(begin)

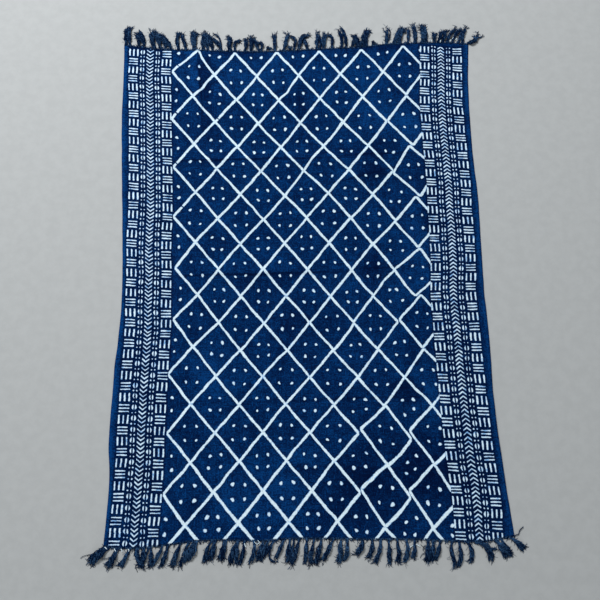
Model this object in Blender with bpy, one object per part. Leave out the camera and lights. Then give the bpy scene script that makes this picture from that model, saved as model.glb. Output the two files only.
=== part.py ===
"""Indigo throw: a printed cotton cloth lying on a floor, with a fringe of yarn locks at each end.

Metres, +Z up. +Y is the far end of the cloth, +X its right-hand side, and the throw lies on z = 0.
The origin is under the middle of the whole throw, fringes and all.
"""

import math

import bmesh
import bpy
from mathutils import Vector

MM = 0.001

# Driving dimensions
CLOTH_WIDTH = 1270 * MM
CLOTH_LENGTH = 1742 * MM
CLOTH_THICKNESS = 2.0 * MM
PIECE_GAP = 0.3 * MM
STRIP_WIDTH = 5 * MM
LOCK_WIDTH = 12 * MM
LOCK_HEIGHT = 6.5 * MM

# How finely the sheet is divided, and how much of its spacing a lock fills
GRID_ACROSS = 28
GRID_ALONG = 36
SHARE_OF_SPACING = 0.80
STRAIGHT_SHARE = 0.40
PATH_STEPS = 12

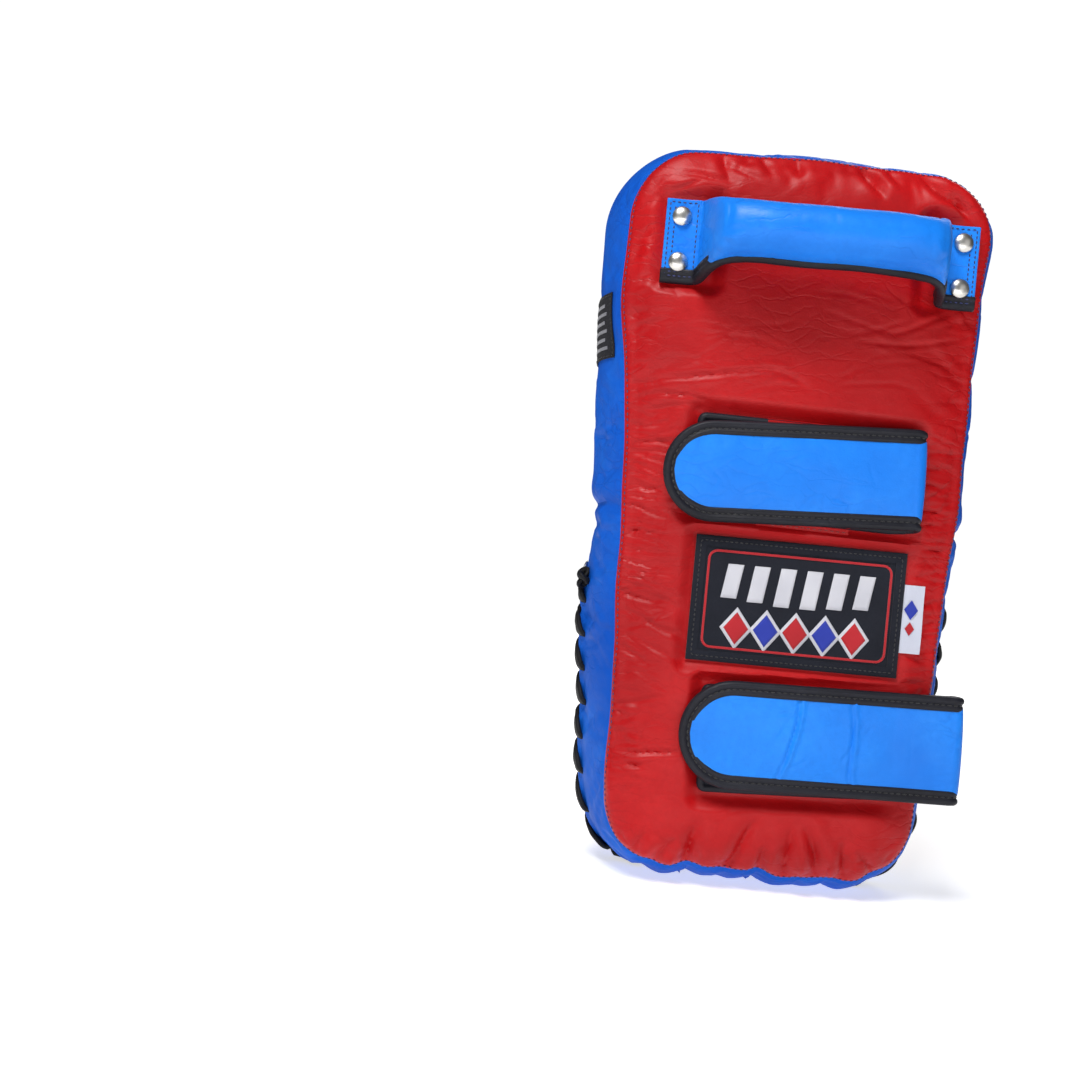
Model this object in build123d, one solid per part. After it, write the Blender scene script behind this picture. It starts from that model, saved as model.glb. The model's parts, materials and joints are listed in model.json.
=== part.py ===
from build123d import *
import math
import os

# A thai pad: a stuffed leather forearm shield with a riveted grip and two hook-and-loop straps.
# Frame: +Z up along the pad's length with the grip at the top, the back with grip and straps
# faces -Y, the strike face faces +Y, the laced side of the gusset is at -X.  Millimetres.
# Everything is drawn about the middle of the stuffed body's thickness.  At the end it is moved
# along Y, so that the origin is the middle of the whole object's base, grip included.

# ------------------------------------------------------------------ stuffed body
PAD_HEIGHT = 400.0
FACE_Y = 50.0                # strike face and back face lie at +FACE_Y and -FACE_Y
SEAM_Y = 41.0                # panels meet the gusset at +SEAM_Y and -SEAM_Y
HALF_WIDTH_TOP = 93.5        # seam outline, half widths at its top and bottom
HALF_WIDTH_BOTTOM = 80.0
SEAM_BOTTOM_Z = 11.0
TOP_CROWN = 5.0              # rise of the curved top edge
TOP_CORNER_R = 28.0
BOTTOM_CORNER_R = 34.0
GUSSET_BULGE = 13.0          # crest of the gusset beyond the seam
PANEL_ROLL_R = 8.5           # rolled edge of the panels
LEATHER = 2.0
CLEAR = 0.4                  # leather to foam
FOAM_SPLIT_Y = 15.0          # the core layer lies between -FOAM_SPLIT_Y and +FOAM_SPLIT_Y
MID_SEAM_Z = 200.0           # cross seam of the gusset

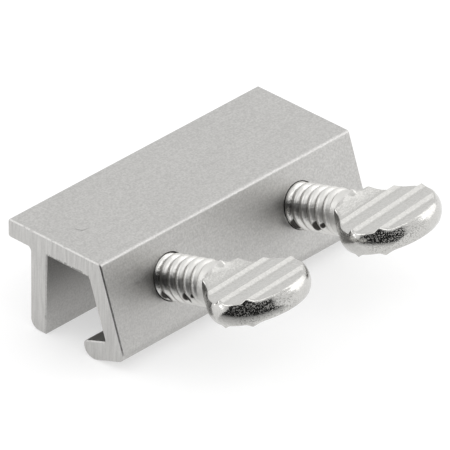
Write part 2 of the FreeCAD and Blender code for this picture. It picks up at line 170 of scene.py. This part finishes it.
# Studio's unlit side, seen in reflections alone: where it's centred in front of the part, how
# far out it starts, is fully dark and stands up, its sweep round and up, and its height over
# the floor. FLOOR_HALF is half the floor's side.
DARK_MIDDLE = -16.0
DARK_NEAR = 16.0
DARK_FULL = 42.0
DARK_FAR = 500.0
DARK_SWEEP = (-108, 2)
DARK_TOP = 44
DARK_LIFT = 0.3
FLOOR_HALF = 900.0

# Soft boxes: azimuth from the front toward +X, elevation above the floor, width and height in
# metres, and brightness next to white's 1. All stand LAMP_DISTANCE metres off.
LAMP_DISTANCE = 0.6
SOFT_BOXES = {
    "high_front": (-15, 60, 0.5, 0.14, 1.1),
    "high_right": (62, 46, 0.25, 0.25, 1.0),
    "high_back_right": (105, 49, 0.3, 0.3, 0.4),
    "back_left": (-139, 38, 0.3, 0.3, 1.2),
    "low_left": (-138, 8, 0.4, 0.15, 1.6),
    "low_right": (66, 18, 0.4, 0.34, 0.85),
    "front_right": (50, 24, 0.2, 0.13, 1.9),
}

# Camera, fitted to the photograph: azimuth, elevation and roll, the point that it looks past,
# its distance from there, its offset to the right and up, and its long lens and sensor.
CAMERA_ANGLES = (-46.966, 31.572, 0.635)
CAMERA_PIVOT = (0, 7.90, 2.02)
CAMERA_DISTANCE = 872.82
CAMERA_OFFSET = (8.7518, -7.1641)
LENS = 720
SENSOR = 36


def linear(code):
    """sRGB hex code to linear red, green, blue and full alpha."""
    parts = [int(code[i:i + 2], 16) / 255 for i in (1, 3, 5)]
    return (*[p / 12.92 if p <= 0.04045 else ((p + 0.055) / 1.055) ** 2.4 for p in parts], 1.0)


def ease(value, low, high):
    """0 below low, 1 above high, and a smooth S between."""
    t = np.clip((value - low) / (high - low), 0, 1)
    return t * t * (3 - 2 * t)


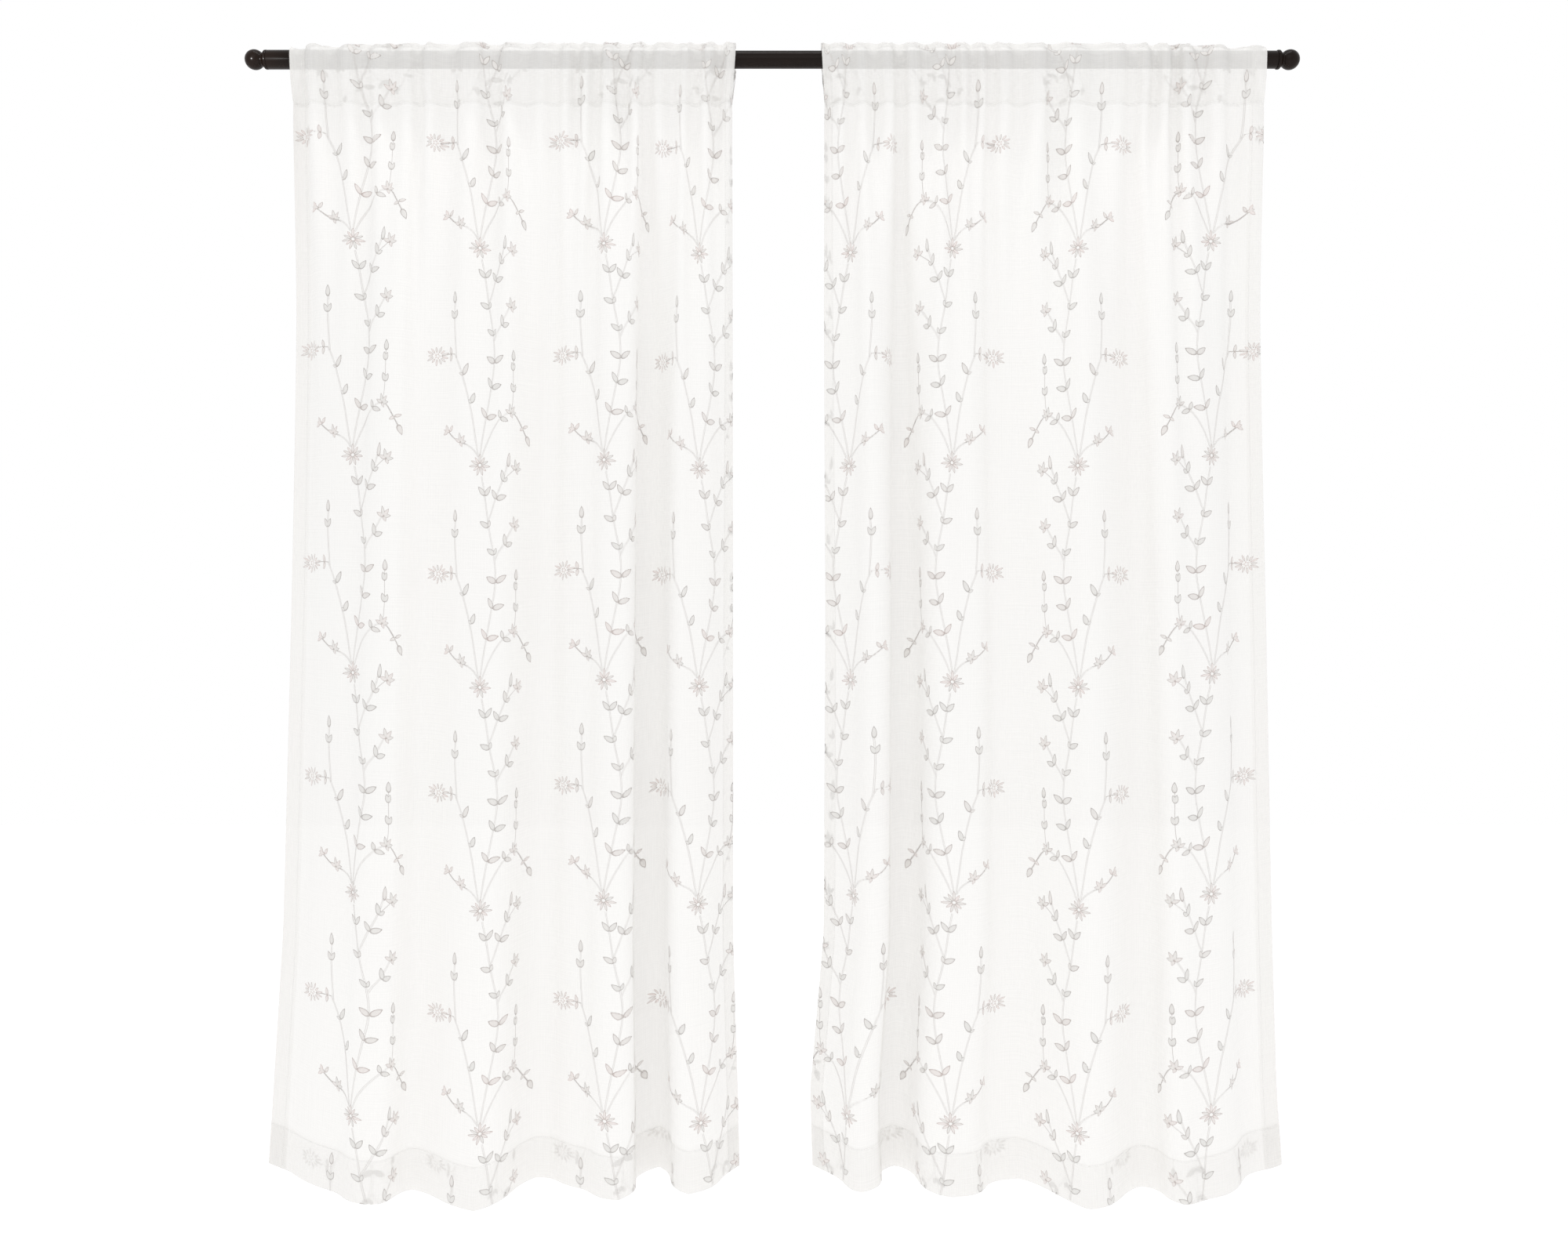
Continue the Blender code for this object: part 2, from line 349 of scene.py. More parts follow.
# rings of the finial below its ball: radius, height from the tube's end;
# those below spigotTop go into the tube and keep to its bore
finial = {
    "ballRadius": 0.0180,
    "ballCentre": 0.0240,
    "neckDegrees": 45,
    "spigotTop": 0.00025,
    "smoothDegrees": 40,
    "rings": (
        (0.0127, 0.0100), (0.0133, 0.0085), (0.0145, 0.0071), (0.0160, 0.0060), (0.0167, 0.0053),
        (0.0171, 0.0044), (0.0172, 0.0034), (0.0172, 0.0012), (0.0168, 0.0004), (0.0157, 0.0003),
        (0.0146, 0.0002), (0.0146, -0.0190), (0.0140, -0.0200),
    ),
}


def makeFinial(name, side, spigot, finish):
    pickNone()
    bpy.ops.mesh.primitive_uv_sphere_add(
        segments=48, ring_count=32, radius=finial["ballRadius"], location=(0, 0, 0))
    ball = bpy.context.object
    cutHeight = -finial["ballRadius"] * math.cos(math.radians(finial["neckDegrees"]))
    pick(ball.data, ball.data.vertices, lambda vertex: vertex.co.z < cutHeight - 0.0002)
    bpy.ops.object.mode_set(mode="EDIT")
    bpy.ops.mesh.select_mode(type="VERT")
    bpy.ops.mesh.delete(type="VERT")
    bpy.ops.mesh.select_all(action="DESELECT")
    bpy.ops.mesh.select_non_manifold()
    height = cutHeight + finial["ballCentre"]
    radius = finial["ballRadius"] * math.sin(math.radians(finial["neckDegrees"]))
    for ringRadius, ringHeight in finial["rings"]:
        if ringHeight < finial["spigotTop"]:
            ringRadius = min(ringRadius, spigot)
        bpy.ops.mesh.extrude_region_move(TRANSFORM_OT_translate={"value": (0, 0, ringHeight - height)})
        grow = ringRadius / radius
        bpy.ops.transform.resize(value=(grow, grow, 1), center_override=(0, 0, 0))
        height, radius = ringHeight, ringRadius
    bpy.ops.mesh.edge_face_add()
    bpy.ops.mesh.select_all(action="SELECT")
    bpy.ops.mesh.normals_make_consistent(inside=False)
    bpy.ops.transform.translate(value=(0, 0, finial["ballCentre"]))
    bpy.ops.object.mode_set(mode="OBJECT")
    bpy.ops.object.shade_smooth_by_angle(angle=math.radians(finial["smoothDegrees"]))
    ball.rotation_euler = (0, side * math.pi / 2, 0)
    ball.location = (side * rod["half"], 0, 0)
    settle(ball, name, finish)
    return ball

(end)

• Objective: Transcribe every line from the records above without alteration, and leave out the images.

• Solution for this problem:
Model this object in Blender with bpy, one object per part. Leave out the camera and lights. Then give the bpy scene script that makes this picture from that model, saved as model.glb. Output the two files only.
=== part.py ===
"""Indigo throw: a printed cotton cloth lying on a floor, with a fringe of yarn locks at each end.

Metres, +Z up. +Y is the far end of the cloth, +X its right-hand side, and the throw lies on z = 0.
The origin is under the middle of the whole throw, fringes and all.
"""

import math

import bmesh
import bpy
from mathutils import Vector

MM = 0.001

# Driving dimensions
CLOTH_WIDTH = 1270 * MM
CLOTH_LENGTH = 1742 * MM
CLOTH_THICKNESS = 2.0 * MM
PIECE_GAP = 0.3 * MM
STRIP_WIDTH = 5 * MM
LOCK_WIDTH = 12 * MM
LOCK_HEIGHT = 6.5 * MM

# How finely the sheet is divided, and how much of its spacing a lock fills
GRID_ACROSS = 28
GRID_ALONG = 36
SHARE_OF_SPACING = 0.80
STRAIGHT_SHARE = 0.40
PATH_STEPS = 12

Model this object in build123d, one solid per part. After it, write the Blender scene script behind this picture. It starts from that model, saved as model.glb. The model's parts, materials and joints are listed in model.json.
=== part.py ===
from build123d import *
import math
import os

# A thai pad: a stuffed leather forearm shield with a riveted grip and two hook-and-loop straps.
# Frame: +Z up along the pad's length with the grip at the top, the back with grip and straps
# faces -Y, the strike face faces +Y, the laced side of the gusset is at -X.  Millimetres.
# Everything is drawn about the middle of the stuffed body's thickness.  At the end it is moved
# along Y, so that the origin is the middle of the whole object's base, grip included.

# ------------------------------------------------------------------ stuffed body
PAD_HEIGHT = 400.0
FACE_Y = 50.0                # strike face and back face lie at +FACE_Y and -FACE_Y
SEAM_Y = 41.0                # panels meet the gusset at +SEAM_Y and -SEAM_Y
HALF_WIDTH_TOP = 93.5        # seam outline, half widths at its top and bottom
HALF_WIDTH_BOTTOM = 80.0
SEAM_BOTTOM_Z = 11.0
TOP_CROWN = 5.0              # rise of the curved top edge
TOP_CORNER_R = 28.0
BOTTOM_CORNER_R = 34.0
GUSSET_BULGE = 13.0          # crest of the gusset beyond the seam
PANEL_ROLL_R = 8.5           # rolled edge of the panels
LEATHER = 2.0
CLEAR = 0.4                  # leather to foam
FOAM_SPLIT_Y = 15.0          # the core layer lies between -FOAM_SPLIT_Y and +FOAM_SPLIT_Y
MID_SEAM_Z = 200.0           # cross seam of the gusset

Write part 2 of the FreeCAD and Blender code for this picture. It picks up at line 170 of scene.py. This part finishes it.
# Studio's unlit side, seen in reflections alone: where it's centred in front of the part, how
# far out it starts, is fully dark and stands up, its sweep round and up, and its height over
# the floor. FLOOR_HALF is half the floor's side.
DARK_MIDDLE = -16.0
DARK_NEAR = 16.0
DARK_FULL = 42.0
DARK_FAR = 500.0
DARK_SWEEP = (-108, 2)
DARK_TOP = 44
DARK_LIFT = 0.3
FLOOR_HALF = 900.0

# Soft boxes: azimuth from the front toward +X, elevation above the floor, width and height in
# metres, and brightness next to white's 1. All stand LAMP_DISTANCE metres off.
LAMP_DISTANCE = 0.6
SOFT_BOXES = {
    "high_front": (-15, 60, 0.5, 0.14, 1.1),
    "high_right": (62, 46, 0.25, 0.25, 1.0),
    "high_back_right": (105, 49, 0.3, 0.3, 0.4),
    "back_left": (-139, 38, 0.3, 0.3, 1.2),
    "low_left": (-138, 8, 0.4, 0.15, 1.6),
    "low_right": (66, 18, 0.4, 0.34, 0.85),
    "front_right": (50, 24, 0.2, 0.13, 1.9),
}

# Camera, fitted to the photograph: azimuth, elevation and roll, the point that it looks past,
# its distance from there, its offset to the right and up, and its long lens and sensor.
CAMERA_ANGLES = (-46.966, 31.572, 0.635)
CAMERA_PIVOT = (0, 7.90, 2.02)
CAMERA_DISTANCE = 872.82
CAMERA_OFFSET = (8.7518, -7.1641)
LENS = 720
SENSOR = 36


def linear(code):
    """sRGB hex code to linear red, green, blue and full alpha."""
    parts = [int(code[i:i + 2], 16) / 255 for i in (1, 3, 5)]
    return (*[p / 12.92 if p <= 0.04045 else ((p + 0.055) / 1.055) ** 2.4 for p in parts], 1.0)


def ease(value, low, high):
    """0 below low, 1 above high, and a smooth S between."""
    t = np.clip((value - low) / (high - low), 0, 1)
    return t * t * (3 - 2 * t)


Continue the Blender code for this object: part 2, from line 349 of scene.py. More parts follow.
# rings of the finial below its ball: radius, height from the tube's end;
# those below spigotTop go into the tube and keep to its bore
finial = {
    "ballRadius": 0.0180,
    "ballCentre": 0.0240,
    "neckDegrees": 45,
    "spigotTop": 0.00025,
    "smoothDegrees": 40,
    "rings": (
        (0.0127, 0.0100), (0.0133, 0.0085), (0.0145, 0.0071), (0.0160, 0.0060), (0.0167, 0.0053),
        (0.0171, 0.0044), (0.0172, 0.0034), (0.0172, 0.0012), (0.0168, 0.0004), (0.0157, 0.0003),
        (0.0146, 0.0002), (0.0146, -0.0190), (0.0140, -0.0200),
    ),
}


def makeFinial(name, side, spigot, finish):
    pickNone()
    bpy.ops.mesh.primitive_uv_sphere_add(
        segments=48, ring_count=32, radius=finial["ballRadius"], location=(0, 0, 0))
    ball = bpy.context.object
    cutHeight = -finial["ballRadius"] * math.cos(math.radians(finial["neckDegrees"]))
    pick(ball.data, ball.data.vertices, lambda vertex: vertex.co.z < cutHeight - 0.0002)
    bpy.ops.object.mode_set(mode="EDIT")
    bpy.ops.mesh.select_mode(type="VERT")
    bpy.ops.mesh.delete(type="VERT")
    bpy.ops.mesh.select_all(action="DESELECT")
    bpy.ops.mesh.select_non_manifold()
    height = cutHeight + finial["ballCentre"]
    radius = finial["ballRadius"] * math.sin(math.radians(finial["neckDegrees"]))
    for ringRadius, ringHeight in finial["rings"]:
        if ringHeight < finial["spigotTop"]:
            ringRadius = min(ringRadius, spigot)
        bpy.ops.mesh.extrude_region_move(TRANSFORM_OT_translate={"value": (0, 0, ringHeight - height)})
        grow = ringRadius / radius
        bpy.ops.transform.resize(value=(grow, grow, 1), center_override=(0, 0, 0))
        height, radius = ringHeight, ringRadius
    bpy.ops.mesh.edge_face_add()
    bpy.ops.mesh.select_all(action="SELECT")
    bpy.ops.mesh.normals_make_consistent(inside=False)
    bpy.ops.transform.translate(value=(0, 0, finial["ballCentre"]))
    bpy.ops.object.mode_set(mode="OBJECT")
    bpy.ops.object.shade_smooth_by_angle(angle=math.radians(finial["smoothDegrees"]))
    ball.rotation_euler = (0, side * math.pi / 2, 0)
    ball.location = (side * rod["half"], 0, 0)
    settle(ball, name, finish)
    return ball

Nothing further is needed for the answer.